# Hatchling DWA snakes.



## iXXo (Mar 8, 2009)

Out of interest, how do you handle your hatchlings to keep from getting bitten? Id be really interested in the procedure you all follow...i suppose you all got different ways, be interesting to see if you all do it in a similar way. 

thread comes from reading the snakes section where poeple are talking about getting bit by hatchling snakes a lot. So you know im not about too breed DWA snakes i dont own  which would be quite a feat in itself i suppose


----------



## stuartdouglas (Mar 5, 2008)

simple answer? You don't handle them! a small hook suffices for moving them for cleaning.
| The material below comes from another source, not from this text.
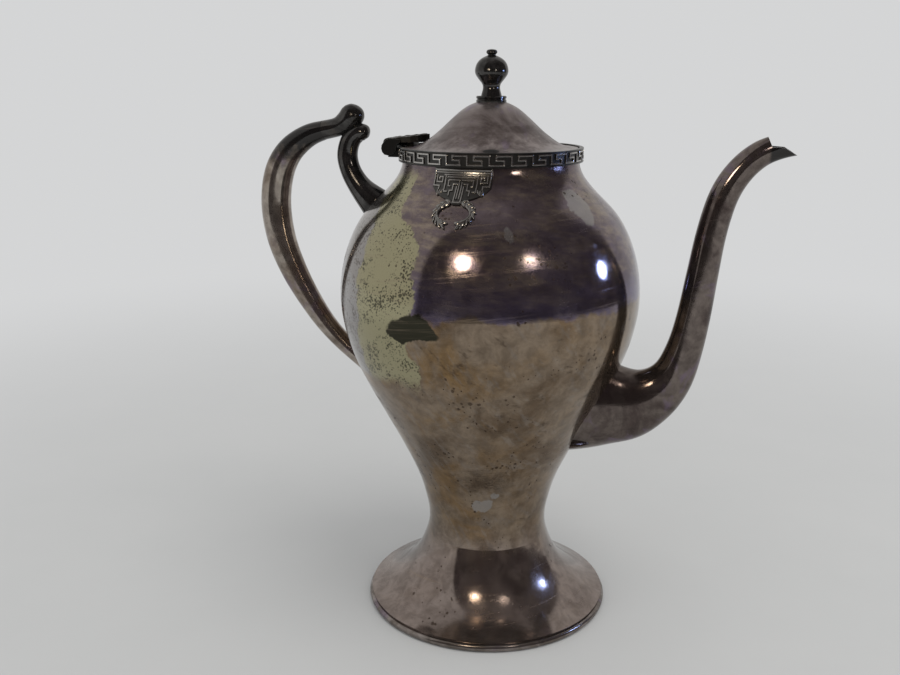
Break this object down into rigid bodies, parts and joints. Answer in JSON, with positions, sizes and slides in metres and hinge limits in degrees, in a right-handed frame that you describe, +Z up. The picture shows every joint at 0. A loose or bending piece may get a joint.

The "fun" comes when one needs assist feeding.............ask Slippery42!!!!


----------



## iXXo (Mar 8, 2009)

Well Simple answers always the best 

You guys really should video stuff like assist feeding  be interesting to watch that stuff with the dwa types, see how differently you guys do it compared to the countries where they are found naturally. No deaths here though of course says whos got the best idea


----------



## KayDee (Oct 10, 2006)

iXXo said:


> Well Simple answers always the best
> 
> You guys really should video stuff like assist feeding  be interesting to watch that stuff with the dwa types, see how differently you guys do it compared to the countries where they are found naturally. No deaths here though of course says whos got the best idea


Videos can be found on You Tube.


----------



## LEdwards (Jan 6, 2009)

Ive known people to use bite proof gloves for small hatchlings. I think Midwest do some really good ones


----------



## stuartdouglas (Mar 5, 2008)

Question, *why* would you need to handle hatchlings other than to assist feed them? In that case yes, there are "bite proof" gloves, the Hexarmor range, but the problem is holding the hatchling securely enough to prevent it squirming and trying to bite, yet not doing its fragile spine any damage in the process.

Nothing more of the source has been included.